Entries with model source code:
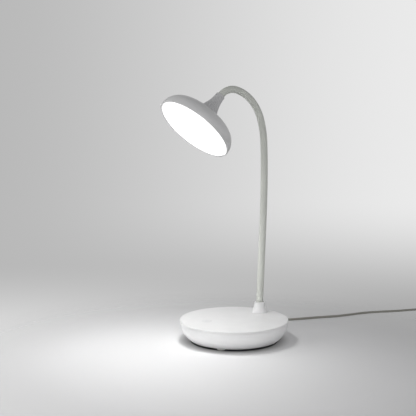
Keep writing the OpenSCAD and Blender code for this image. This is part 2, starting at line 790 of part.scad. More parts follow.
// The threaded end of the neck: a cup for the last joint, a flange and a thread.
module head_ferrule() {
    thread_z = shade_h - shade_wall - 1.5 - nut_h - 2;
    color("silver") at_head() difference() {
        union() {
            translate([0, 0, shade_h]) cylinder(r = hose_r, h = bell_h + cup_lip);
            translate([0, 0, shade_h + 0.05]) cylinder(r = bush_flange_r, h = bush_flange_h);
            translate([0, 0, thread_z]) cylinder(r = bush_thread_r, h = shade_h + 1 - thread_z);
        }
        translate([0, 0, head_reach]) sphere(r = ball_r + ball_slip);
        cylinder(r = lead_bore_r, h = head_reach + stem_l);
    }
}

module head_nut() {
    color("silver") at_head() translate([0, 0, shade_h - shade_wall - 1.5 - nut_h])
        nut(nut_r, bush_thread_r + 0.05, nut_h);
}

// The lead's last length, from the neck down to the lamp board's back.
module head_lead() {
    color("white") at_head() translate([0, 0, led_board_z + 0.3])
        cylinder(r = lead_r, h = head_reach - ball_r - ball_slip - 0.2 - led_board_z - 0.3);
}

// ---------------------------------------------------------------- cord

module cord() {
    start = [exit_end.x, exit_end.y, cord_exit_z];
    before = [coil_before.x, coil_before.y, row_z(0)];
    entry = [coil_entry.x, coil_entry.y, row_z(0)];
    color("white") sweep(smooth_way(concat([start], cord_way, [before, entry])), cord_r, cord_fn,
        start = [exit_out.x, exit_out.y, 0],
        end = [cos(coil_in - 90), sin(coil_in - 90), 0]);
}

// The outer shape of the stored cord: one ring round all its turns.
module cord_coil() {
    color("white") difference() {
        translate([coil_at.x, coil_at.y, tie_t]) rotate_extrude()
            translate([coil_mid_r - coil_w / 2, 0]) square([coil_w, coil_h]);
        on_coil(coil_in) translate([-channel_l, -channel_w / 2, tie_t - over])
            cube([channel_l + 0.02, channel_w, coil_pitch + over]);
        on_coil(coil_out)
            translate([-0.02, -channel_w / 2, tie_t + coil_h - coil_pitch - over])
                cube([channel_l, channel_w, coil_pitch + 2 * over]);
    }
}

// Places children on the coil's outer turn, an angle a round it, with +x along the cord.
module on_coil(a) {
    translate([coil_at.x, coil_at.y, 0]) rotate([0, 0, a])
        translate([coil_run_r, 0, 0]) rotate([0, 0, -90]) children();
}

module cord_tail() {
    color("white") on_coil(coil_out) sweep(smooth_way([[0, 0, row_z(coil_rows - 1)],
        [coil_lead * 0.8, 0, row_z(coil_rows - 1)], [tail_l, 0, plug_z]], 4),
        cord_r, cord_fn, start = [1, 0, 0], end = [1, 0, 0]);
}

// A soft strap round the coil's turns at one side.
module cord_tie() {
    color("gray") translate([coil_at.x, coil_at.y, 0]) rotate([0, 0, tie_az])
        translate([coil_mid_r, 0, 0]) difference() {
            translate([-coil_w / 2 - tie_t, -tie_w / 2, 0])
                cube([coil_w + 2 * tie_t, tie_w, coil_h + 2 * tie_t]);
            // Its inside follows the coil's round faces.
            translate([-coil_mid_r, 0, tie_t])
                tube(coil_mid_r + coil_w / 2 + 0.05, coil_mid_r - coil_w / 2 - 0.05, coil_h);
        }
}

module plug_body() {
    color("white") on_coil(coil_out) translate([tail_l, 0, plug_z]) difference() {
        union() {
            rotate([0, 90, 0]) cylinder(r1 = cord_r + 0.6, r2 = cord_r + 1.4, h = plug_relief_l);
            translate([plug_relief_l, -plug_w / 2, -plug_z]) cube([plug_l, plug_w, 2 * plug_z]);
        }
        translate([plug_relief_l + plug_l - 2, -shell_w / 2, -shell_h / 2])
            cube([2 + over, shell_w, shell_h]);
    }
}

module plug_shell() {
    color("silver") on_coil(coil_out)
        translate([tail_l + plug_relief_l + plug_l - 2, -shell_w / 2, plug_z - shell_h / 2])
            difference() {
                cube([shell_l + 2, shell_w, shell_h]);
                translate([2, shell_t, shell_t])
                    cube([shell_l + over, shell_w - 2 * shell_t, shell_h - 2 * shell_t]);
                for (y = [shell_w / 4, 3 * shell_w / 4]) translate([6.5, y - 1.2, -over])
                    cube([2.5, 2.4, shell_h + 2 * over]);
            }
}

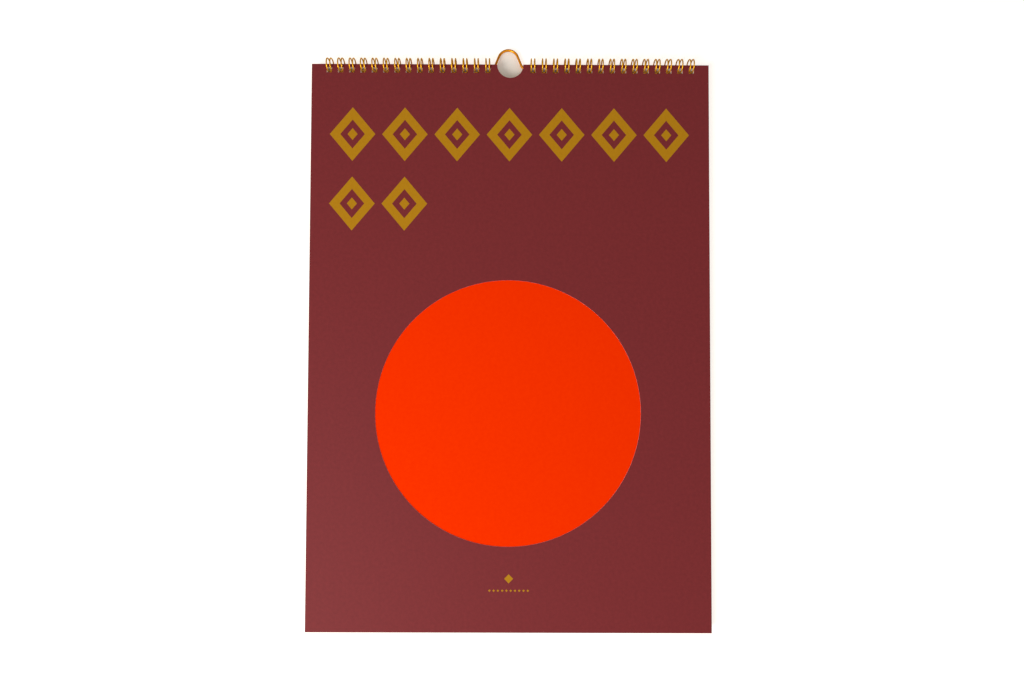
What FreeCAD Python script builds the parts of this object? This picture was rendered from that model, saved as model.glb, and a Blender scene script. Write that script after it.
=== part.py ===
import FreeCAD, Part
import math
import os
import Sketcher

# Wall calendar, A3 portrait: a front cover with a round die-cut window, a title sheet behind it,
# a block of month sheets and a back board, all punched along the top edge and bound by two runs
# of twin-loop wire, with a bent wire hanger between them.
# Frame: +Z up, +Y towards the wall, X along the binding. The origin is the inner top of the
# hanger's bail, where the nail bears.

SIZES = {
    # sheets
    "sheet_width": 297.0,
    "sheet_height": 420.0,
    "cover_thickness": 0.35,
    "title_thickness": 0.25,
    "months_thickness": 2.4,
    "board_thickness": 0.6,
    "window_diameter": 196.0,
    "window_below_top": 260.0,
    "window_off_centre": -0.9,
    "notch_radius": 9.75,
    "notch_below_top": 0.3,
    # punched holes
    "hole_size": 4.0,
    "hole_below_top": 2.4,
    "hole_pitch": 8.467,
    "holes_per_side": 15,
    "holes_left_out": 3,
    # twin-loop wire
    "loop_wire": 0.95,
    "loop_outer_diameter": 9.85,
    "loop_axis_above_sheets": 0.2,
    "twin_spacing": 2.6,
    "base_bend_radius": 1.05,
    # hanger
    "hanger_wire": 1.8,
    "hanger_arm": 60.0,
    "hanger_bend_radius": 4.8,
    "bail_radius": 7.6,
    "bail_lean_degrees": 22.0,
    "bail_above_sheets": 5.9,
    "hanger_off_centre": -1.6,
    # clearances
    "hanger_clearance": 0.1,
    "seam_clearance": 0.12,
}

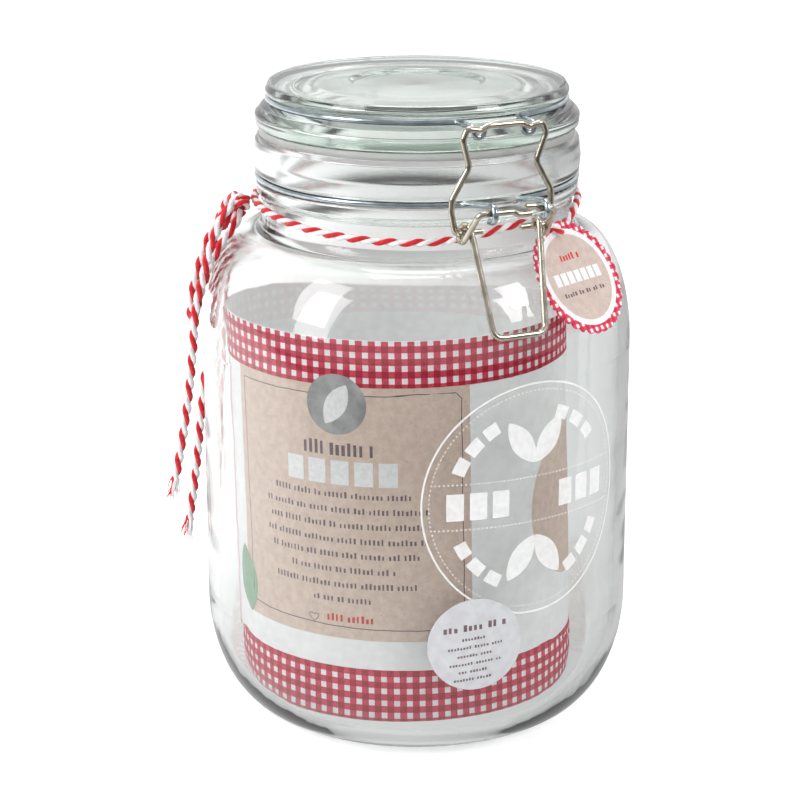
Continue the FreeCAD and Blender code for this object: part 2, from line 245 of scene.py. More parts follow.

Task to carry out: Everything from the line that contains "What FreeCAD Python" through the line that contains "# hanger's bail, where the nail bears." is to be transcribed exactly, and nothing outside that range.

Task response:
What FreeCAD Python script builds the parts of this object? This picture was rendered from that model, saved as model.glb, and a Blender scene script. Write that script after it.
=== part.py ===
import FreeCAD, Part
import math
import os
import Sketcher

# Wall calendar, A3 portrait: a front cover with a round die-cut window, a title sheet behind it,
# a block of month sheets and a back board, all punched along the top edge and bound by two runs
# of twin-loop wire, with a bent wire hanger between them.
# Frame: +Z up, +Y towards the wall, X along the binding. The origin is the inner top of the
# hanger's bail, where the nail bears.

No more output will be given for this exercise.